The workshop took place on 20 January 2012.
We wanted an informal, discussion-driven mini-workshop. The workshop attracted 42 participants including the speakers and local researchers. Most participants came from neighboring countries (including Germany, Switzerland, UK, Ireland, Belgium, France, Czech Republic). Informal programming and priority to open discussion were the main characteristics of the workshop.
Workshop Date 20 January 2012 (9:30-17:00).
Registration CLOSED The workshop is open and free but pls register by sending an email to k.simaan at uva.nl.

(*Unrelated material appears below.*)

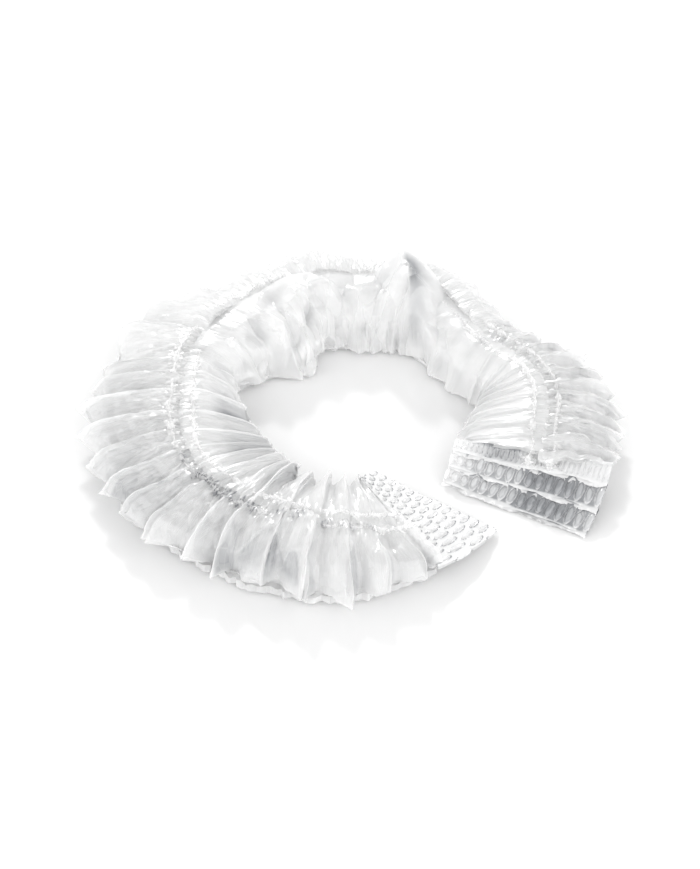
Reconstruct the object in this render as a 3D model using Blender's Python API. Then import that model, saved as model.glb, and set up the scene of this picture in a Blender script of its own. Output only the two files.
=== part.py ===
# A clear film shower cap in its packed form. The bag's mouth is gathered on two elastics, the bag
# is folded flat below them into a strip, both ends of the strip are crimped, and the elastics curl
# it into a C that lies on its flat underside, mouth side up.
# Metres, +Z up. The strip starts at the C's front end and runs clockwise, seen from above. Across
# the strip, the outer side is positive and the inner side negative.

import math
from collections import namedtuple

import bmesh
import bpy

MM = 0.001

# The C that the mouth line follows
RING_RADIUS = 46.7 * MM
START_ANGLE = -57.0  # degrees, where the front end lies, from +X
TOTAL_TURN = 341.0  # degrees, clockwise from the front end's edge to the right end's

# The strip across
HALF_WIDTH = 20.0 * MM  # from the mouth line to a lip
RIDGE_HEIGHT = 13.0 * MM  # of the film under the elastics
MOUTH_GAP = 2.4 * MM  # slot between the two gathered edges
SEAT_WIDTH = 3.2 * MM  # level band of film that each elastic lies on
TUCK_SHARE = 0.27  # of a side's reach that is folded in between its two folds
OUTER_HEM_SHARE = 0.86  # of the outer reach, where the lower fold ends, inside the lip
INNER_HEM_SHARE = 0.96
FILM_WALL = 1.0 * MM  # one wall stands for the real film's many thin plies
PLY_GAP = 0.6 * MM  # air between two walls of a fold
LIP_RISE = 0.8 * MM  # of the lips above the tuck
BILLOW = 5.0 * MM  # how far a slack side swells up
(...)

|Program (titles, abstracts t.b.a.)
How do we model the latent translation mapping between sentence pairs in parallel corpora? While earlier approaches aimed at compositional translation with a central role to monolingual syntax (in analogy to syntax-directed semantics), more recent statistical approaches show that the answer to this question is not clear-cut. On the one hand, translation data often seems resistant to compositional translation over monolingual syntactic structure. On the other, hierarchical and monolingual syntax offer certain advantages, particularly for target language modeling, models of reordering and phrase pair composition.
Current hierarchical approaches employ syntactically-enriched hierarchical phrase pairs extracted from word alignments and cast as a synchronous grammar. Compositionality (which was originally meaning-oriented) is reduced to a syntactic tool available in the model but considered latent in the word aligned training data and encapsulated inside the extracted phrase pairs. A few equations summarize the assumptions made:
- Translation equivalence == Word alignment
- Translation equivalence units == Hierarchical phrase pairs w/o monolingual syntax/semantic roles
- Composing translation units == Reordering phrases w/o monolingual syntax/semantic roles
In the intimate atmosphere of a small workshop/symposium we bring together different perspectives on SMT to discuss these and related matters such as: How do we learn translation equivalence patterns from monolingual and parallel data, and how are individual patterns composed together effectively? Are there any gains to be had from climbing the translation pyramid towards semantic conceptualization of the translation process?
Khalil Sima'an, ILLC, UvA
Markos Mylonakis, ILLC, UvA
Remko Scha, ILLC, UvA